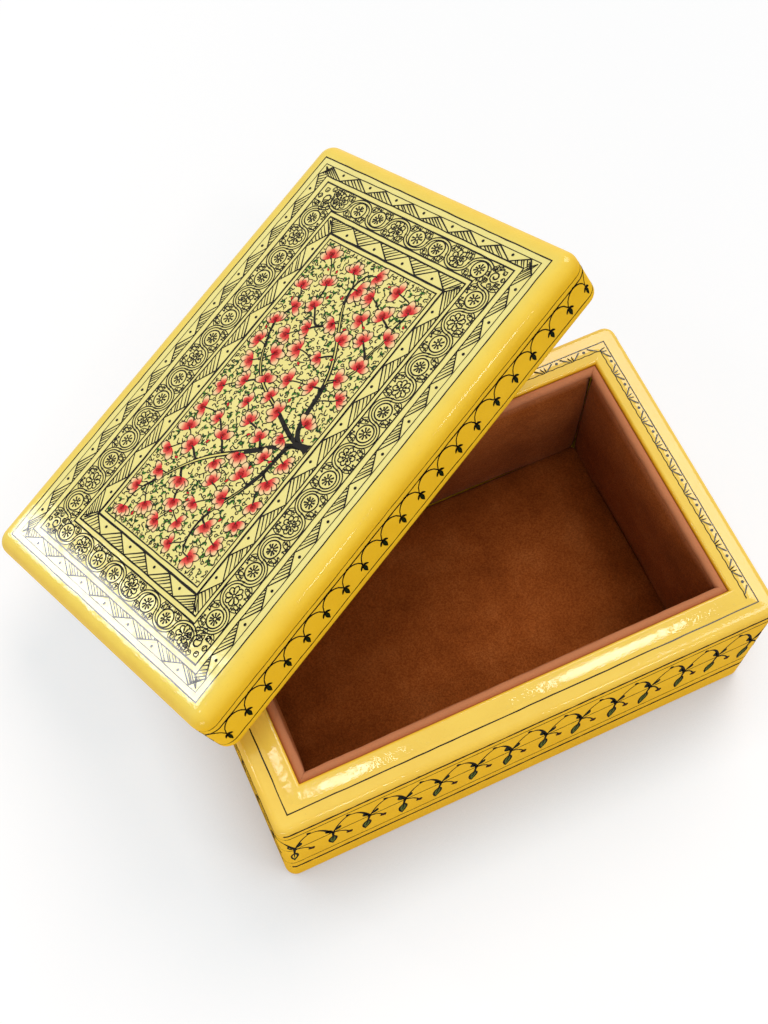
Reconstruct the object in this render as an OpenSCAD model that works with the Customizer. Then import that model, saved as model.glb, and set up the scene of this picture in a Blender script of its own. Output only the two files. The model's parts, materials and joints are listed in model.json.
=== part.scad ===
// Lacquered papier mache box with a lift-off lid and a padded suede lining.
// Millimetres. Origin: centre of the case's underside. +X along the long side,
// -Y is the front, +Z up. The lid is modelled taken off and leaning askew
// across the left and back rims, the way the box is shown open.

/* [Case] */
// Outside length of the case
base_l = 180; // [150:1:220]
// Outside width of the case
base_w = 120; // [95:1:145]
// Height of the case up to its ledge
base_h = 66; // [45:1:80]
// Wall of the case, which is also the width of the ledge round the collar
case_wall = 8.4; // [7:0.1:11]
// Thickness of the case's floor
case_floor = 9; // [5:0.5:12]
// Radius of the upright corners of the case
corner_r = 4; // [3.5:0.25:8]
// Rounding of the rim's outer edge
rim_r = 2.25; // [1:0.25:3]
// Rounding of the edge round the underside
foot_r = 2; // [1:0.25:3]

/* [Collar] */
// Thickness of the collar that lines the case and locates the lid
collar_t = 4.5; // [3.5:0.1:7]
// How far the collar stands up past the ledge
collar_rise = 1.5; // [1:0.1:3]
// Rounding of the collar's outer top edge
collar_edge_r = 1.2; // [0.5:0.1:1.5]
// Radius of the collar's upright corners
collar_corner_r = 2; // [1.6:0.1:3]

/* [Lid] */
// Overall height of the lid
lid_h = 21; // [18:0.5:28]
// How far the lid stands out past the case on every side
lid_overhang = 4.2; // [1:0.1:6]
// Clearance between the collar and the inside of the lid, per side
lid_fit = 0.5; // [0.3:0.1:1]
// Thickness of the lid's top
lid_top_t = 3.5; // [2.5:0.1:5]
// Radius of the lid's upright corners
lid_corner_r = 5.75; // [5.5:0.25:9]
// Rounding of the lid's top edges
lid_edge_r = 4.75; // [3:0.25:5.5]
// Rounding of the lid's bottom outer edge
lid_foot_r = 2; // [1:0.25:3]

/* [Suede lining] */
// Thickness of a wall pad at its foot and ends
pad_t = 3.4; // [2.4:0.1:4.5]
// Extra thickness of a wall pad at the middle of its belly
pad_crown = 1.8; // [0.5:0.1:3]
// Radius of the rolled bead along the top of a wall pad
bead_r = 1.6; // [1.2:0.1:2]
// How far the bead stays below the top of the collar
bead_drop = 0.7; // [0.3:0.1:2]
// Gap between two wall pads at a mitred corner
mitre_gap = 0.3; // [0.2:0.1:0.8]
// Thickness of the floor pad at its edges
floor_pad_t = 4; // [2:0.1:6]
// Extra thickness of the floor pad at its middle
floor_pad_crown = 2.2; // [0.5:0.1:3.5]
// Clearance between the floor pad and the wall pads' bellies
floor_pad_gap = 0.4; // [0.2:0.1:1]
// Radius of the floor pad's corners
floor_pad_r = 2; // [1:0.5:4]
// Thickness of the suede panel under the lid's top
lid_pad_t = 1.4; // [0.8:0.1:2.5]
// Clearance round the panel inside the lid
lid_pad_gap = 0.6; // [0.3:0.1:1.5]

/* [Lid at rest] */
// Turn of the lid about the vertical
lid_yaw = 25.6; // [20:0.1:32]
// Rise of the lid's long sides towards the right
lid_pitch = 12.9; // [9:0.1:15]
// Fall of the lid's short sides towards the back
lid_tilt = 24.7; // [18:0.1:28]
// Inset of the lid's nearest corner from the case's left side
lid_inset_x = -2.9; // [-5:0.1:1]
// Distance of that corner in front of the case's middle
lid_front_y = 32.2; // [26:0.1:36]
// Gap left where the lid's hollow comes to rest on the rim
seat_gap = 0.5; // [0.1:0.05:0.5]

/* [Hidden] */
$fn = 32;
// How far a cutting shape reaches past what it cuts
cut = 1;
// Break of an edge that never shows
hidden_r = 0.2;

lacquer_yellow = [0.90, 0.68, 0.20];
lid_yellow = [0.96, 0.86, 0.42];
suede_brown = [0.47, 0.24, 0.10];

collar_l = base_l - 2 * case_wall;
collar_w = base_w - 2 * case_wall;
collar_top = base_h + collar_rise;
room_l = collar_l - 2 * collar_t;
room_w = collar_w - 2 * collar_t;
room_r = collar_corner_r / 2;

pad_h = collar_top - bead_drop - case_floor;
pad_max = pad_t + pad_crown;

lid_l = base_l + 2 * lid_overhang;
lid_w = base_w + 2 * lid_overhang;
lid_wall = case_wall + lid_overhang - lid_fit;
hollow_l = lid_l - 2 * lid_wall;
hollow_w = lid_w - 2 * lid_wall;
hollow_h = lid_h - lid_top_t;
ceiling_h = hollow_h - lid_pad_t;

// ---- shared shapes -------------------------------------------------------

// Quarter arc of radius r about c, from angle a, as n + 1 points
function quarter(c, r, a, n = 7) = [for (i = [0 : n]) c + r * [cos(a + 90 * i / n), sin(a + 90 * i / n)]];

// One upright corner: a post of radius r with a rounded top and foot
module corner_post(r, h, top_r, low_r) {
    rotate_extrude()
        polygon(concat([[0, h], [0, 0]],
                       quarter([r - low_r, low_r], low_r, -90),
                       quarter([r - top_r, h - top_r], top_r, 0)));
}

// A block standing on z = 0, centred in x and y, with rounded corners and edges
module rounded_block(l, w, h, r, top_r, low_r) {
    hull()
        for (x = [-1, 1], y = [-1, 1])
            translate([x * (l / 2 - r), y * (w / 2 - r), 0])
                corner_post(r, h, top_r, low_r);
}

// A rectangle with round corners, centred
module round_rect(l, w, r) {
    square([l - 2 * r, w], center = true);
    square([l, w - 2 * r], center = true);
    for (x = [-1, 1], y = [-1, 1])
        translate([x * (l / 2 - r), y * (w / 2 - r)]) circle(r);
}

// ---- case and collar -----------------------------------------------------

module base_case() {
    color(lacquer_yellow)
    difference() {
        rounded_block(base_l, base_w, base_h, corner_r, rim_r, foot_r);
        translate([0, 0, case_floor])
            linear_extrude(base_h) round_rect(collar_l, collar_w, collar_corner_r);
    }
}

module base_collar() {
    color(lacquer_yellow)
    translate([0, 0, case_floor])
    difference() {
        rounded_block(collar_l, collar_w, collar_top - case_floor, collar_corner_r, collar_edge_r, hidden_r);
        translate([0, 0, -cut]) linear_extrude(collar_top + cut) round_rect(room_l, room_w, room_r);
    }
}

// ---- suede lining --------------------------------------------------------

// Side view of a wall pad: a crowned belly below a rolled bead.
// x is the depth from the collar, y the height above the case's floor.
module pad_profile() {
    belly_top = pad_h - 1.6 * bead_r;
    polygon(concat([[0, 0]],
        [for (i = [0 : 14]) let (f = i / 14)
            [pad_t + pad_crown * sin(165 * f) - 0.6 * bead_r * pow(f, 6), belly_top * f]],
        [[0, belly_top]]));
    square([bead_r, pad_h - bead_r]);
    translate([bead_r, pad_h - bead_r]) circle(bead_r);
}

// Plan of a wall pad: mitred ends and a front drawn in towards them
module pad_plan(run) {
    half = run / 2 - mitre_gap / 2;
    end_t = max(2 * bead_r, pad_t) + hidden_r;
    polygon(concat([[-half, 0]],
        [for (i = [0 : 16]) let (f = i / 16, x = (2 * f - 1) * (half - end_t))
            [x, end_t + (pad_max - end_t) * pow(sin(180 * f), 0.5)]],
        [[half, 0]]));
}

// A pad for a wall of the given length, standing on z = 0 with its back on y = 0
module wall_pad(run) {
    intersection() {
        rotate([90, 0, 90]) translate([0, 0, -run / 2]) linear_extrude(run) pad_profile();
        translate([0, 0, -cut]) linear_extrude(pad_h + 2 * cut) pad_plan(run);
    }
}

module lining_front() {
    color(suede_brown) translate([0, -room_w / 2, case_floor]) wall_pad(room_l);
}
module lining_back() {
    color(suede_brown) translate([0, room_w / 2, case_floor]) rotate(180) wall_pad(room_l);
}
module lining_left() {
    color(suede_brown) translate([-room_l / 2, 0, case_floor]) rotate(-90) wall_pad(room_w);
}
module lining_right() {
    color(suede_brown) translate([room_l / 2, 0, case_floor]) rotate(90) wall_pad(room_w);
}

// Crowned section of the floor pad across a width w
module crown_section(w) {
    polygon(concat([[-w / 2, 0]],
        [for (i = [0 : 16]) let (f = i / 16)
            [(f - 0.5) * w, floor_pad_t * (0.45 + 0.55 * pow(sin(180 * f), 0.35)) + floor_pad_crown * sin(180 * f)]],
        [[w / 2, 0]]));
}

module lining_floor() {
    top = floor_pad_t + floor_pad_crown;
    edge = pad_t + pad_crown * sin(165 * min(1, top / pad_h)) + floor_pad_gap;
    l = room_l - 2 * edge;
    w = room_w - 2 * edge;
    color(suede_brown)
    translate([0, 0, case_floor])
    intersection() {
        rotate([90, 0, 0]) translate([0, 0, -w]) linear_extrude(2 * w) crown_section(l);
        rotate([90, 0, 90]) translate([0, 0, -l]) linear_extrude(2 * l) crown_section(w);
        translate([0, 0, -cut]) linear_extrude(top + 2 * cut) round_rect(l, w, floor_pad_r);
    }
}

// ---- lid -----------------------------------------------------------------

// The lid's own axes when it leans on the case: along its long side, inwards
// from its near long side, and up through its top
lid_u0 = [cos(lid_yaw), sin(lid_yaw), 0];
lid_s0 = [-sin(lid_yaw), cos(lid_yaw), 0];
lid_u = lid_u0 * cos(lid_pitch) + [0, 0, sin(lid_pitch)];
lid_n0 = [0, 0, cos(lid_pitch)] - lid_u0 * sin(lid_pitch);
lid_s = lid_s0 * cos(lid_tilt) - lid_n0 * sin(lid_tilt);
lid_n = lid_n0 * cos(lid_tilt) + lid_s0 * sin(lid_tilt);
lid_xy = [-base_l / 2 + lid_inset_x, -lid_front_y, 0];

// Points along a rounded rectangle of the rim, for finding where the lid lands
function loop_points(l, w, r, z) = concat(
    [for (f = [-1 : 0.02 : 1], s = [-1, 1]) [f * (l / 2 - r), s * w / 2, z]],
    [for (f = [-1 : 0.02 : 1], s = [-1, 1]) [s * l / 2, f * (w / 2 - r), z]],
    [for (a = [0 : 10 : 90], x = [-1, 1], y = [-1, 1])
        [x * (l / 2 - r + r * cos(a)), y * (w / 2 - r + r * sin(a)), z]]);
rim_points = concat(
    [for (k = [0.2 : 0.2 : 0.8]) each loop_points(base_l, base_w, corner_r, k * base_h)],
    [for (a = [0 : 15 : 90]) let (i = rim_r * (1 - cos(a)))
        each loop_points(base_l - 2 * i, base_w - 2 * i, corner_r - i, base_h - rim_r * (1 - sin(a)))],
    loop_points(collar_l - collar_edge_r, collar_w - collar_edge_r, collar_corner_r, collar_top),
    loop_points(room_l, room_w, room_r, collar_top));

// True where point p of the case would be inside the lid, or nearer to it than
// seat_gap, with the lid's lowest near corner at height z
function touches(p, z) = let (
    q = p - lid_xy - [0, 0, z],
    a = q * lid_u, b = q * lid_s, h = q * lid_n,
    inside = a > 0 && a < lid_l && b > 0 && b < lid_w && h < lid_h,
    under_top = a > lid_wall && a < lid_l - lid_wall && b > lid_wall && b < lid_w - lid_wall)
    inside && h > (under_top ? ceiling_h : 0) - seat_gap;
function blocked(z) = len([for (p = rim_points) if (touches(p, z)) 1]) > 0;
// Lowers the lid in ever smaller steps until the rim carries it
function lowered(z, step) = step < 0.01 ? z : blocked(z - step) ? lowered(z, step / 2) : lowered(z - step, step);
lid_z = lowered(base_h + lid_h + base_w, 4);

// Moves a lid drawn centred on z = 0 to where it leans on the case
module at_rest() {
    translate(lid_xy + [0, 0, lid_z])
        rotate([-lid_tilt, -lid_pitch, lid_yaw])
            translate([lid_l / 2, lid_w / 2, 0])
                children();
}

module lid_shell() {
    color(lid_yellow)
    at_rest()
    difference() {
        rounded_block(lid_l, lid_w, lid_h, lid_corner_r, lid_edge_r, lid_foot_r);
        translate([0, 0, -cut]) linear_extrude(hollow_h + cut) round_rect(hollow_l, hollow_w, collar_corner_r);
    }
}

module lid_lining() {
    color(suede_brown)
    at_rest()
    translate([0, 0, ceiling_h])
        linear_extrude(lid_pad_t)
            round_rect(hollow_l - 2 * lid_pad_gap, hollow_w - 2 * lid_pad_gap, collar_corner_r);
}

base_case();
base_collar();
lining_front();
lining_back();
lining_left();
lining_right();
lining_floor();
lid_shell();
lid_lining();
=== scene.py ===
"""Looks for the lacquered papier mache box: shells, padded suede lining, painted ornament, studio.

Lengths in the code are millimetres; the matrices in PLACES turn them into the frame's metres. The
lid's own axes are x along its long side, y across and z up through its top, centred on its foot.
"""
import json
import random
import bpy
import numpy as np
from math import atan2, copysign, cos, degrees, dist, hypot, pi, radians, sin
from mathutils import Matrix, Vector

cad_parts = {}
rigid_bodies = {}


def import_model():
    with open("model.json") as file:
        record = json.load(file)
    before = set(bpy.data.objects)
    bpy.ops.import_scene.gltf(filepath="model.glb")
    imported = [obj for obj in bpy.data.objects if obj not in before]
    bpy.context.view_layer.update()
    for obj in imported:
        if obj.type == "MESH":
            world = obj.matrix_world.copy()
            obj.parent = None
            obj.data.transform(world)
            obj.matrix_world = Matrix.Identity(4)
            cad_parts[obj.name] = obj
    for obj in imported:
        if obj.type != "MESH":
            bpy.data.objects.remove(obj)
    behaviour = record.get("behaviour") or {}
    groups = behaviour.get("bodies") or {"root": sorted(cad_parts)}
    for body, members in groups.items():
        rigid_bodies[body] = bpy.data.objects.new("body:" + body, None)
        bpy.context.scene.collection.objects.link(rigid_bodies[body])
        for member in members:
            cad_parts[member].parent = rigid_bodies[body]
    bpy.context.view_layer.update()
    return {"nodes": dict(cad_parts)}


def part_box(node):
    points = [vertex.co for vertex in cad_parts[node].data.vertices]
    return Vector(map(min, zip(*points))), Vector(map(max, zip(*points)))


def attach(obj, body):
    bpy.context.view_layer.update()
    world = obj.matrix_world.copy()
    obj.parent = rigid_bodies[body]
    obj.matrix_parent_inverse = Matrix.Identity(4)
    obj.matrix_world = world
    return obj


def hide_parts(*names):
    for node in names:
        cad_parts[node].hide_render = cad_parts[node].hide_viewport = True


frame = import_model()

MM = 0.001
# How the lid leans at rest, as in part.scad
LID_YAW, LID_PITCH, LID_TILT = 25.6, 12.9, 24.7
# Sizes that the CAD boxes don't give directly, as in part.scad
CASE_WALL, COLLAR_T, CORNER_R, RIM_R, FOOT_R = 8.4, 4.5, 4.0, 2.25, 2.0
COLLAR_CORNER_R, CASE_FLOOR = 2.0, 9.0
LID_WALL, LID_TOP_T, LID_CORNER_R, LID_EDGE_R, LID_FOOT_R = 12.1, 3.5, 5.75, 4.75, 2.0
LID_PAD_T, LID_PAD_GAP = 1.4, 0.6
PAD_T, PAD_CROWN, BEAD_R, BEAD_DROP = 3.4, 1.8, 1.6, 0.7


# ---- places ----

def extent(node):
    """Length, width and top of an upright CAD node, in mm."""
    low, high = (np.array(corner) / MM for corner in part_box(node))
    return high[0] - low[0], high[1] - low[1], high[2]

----

• **What to produce**:
Everything from the first line above up to and including the line that contains "collar_corner_r = 2; // [1.6:0.1:3]" should be printed exactly; please print only that.

• **Exercise response**:
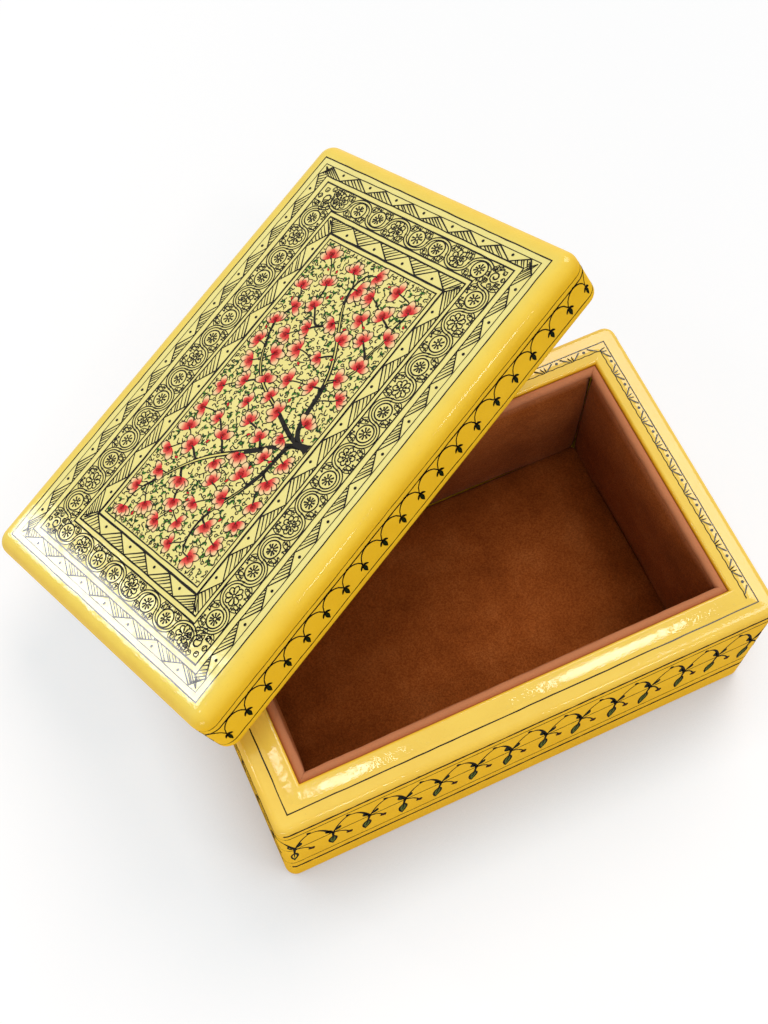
Reconstruct the object in this render as an OpenSCAD model that works with the Customizer. Then import that model, saved as model.glb, and set up the scene of this picture in a Blender script of its own. Output only the two files. The model's parts, materials and joints are listed in model.json.
=== part.scad ===
// Lacquered papier mache box with a lift-off lid and a padded suede lining.
// Millimetres. Origin: centre of the case's underside. +X along the long side,
// -Y is the front, +Z up. The lid is modelled taken off and leaning askew
// across the left and back rims, the way the box is shown open.

/* [Case] */
// Outside length of the case
base_l = 180; // [150:1:220]
// Outside width of the case
base_w = 120; // [95:1:145]
// Height of the case up to its ledge
base_h = 66; // [45:1:80]
// Wall of the case, which is also the width of the ledge round the collar
case_wall = 8.4; // [7:0.1:11]
// Thickness of the case's floor
case_floor = 9; // [5:0.5:12]
// Radius of the upright corners of the case
corner_r = 4; // [3.5:0.25:8]
// Rounding of the rim's outer edge
rim_r = 2.25; // [1:0.25:3]
// Rounding of the edge round the underside
foot_r = 2; // [1:0.25:3]

/* [Collar] */
// Thickness of the collar that lines the case and locates the lid
collar_t = 4.5; // [3.5:0.1:7]
// How far the collar stands up past the ledge
collar_rise = 1.5; // [1:0.1:3]
// Rounding of the collar's outer top edge
collar_edge_r = 1.2; // [0.5:0.1:1.5]
// Radius of the collar's upright corners
collar_corner_r = 2; // [1.6:0.1:3]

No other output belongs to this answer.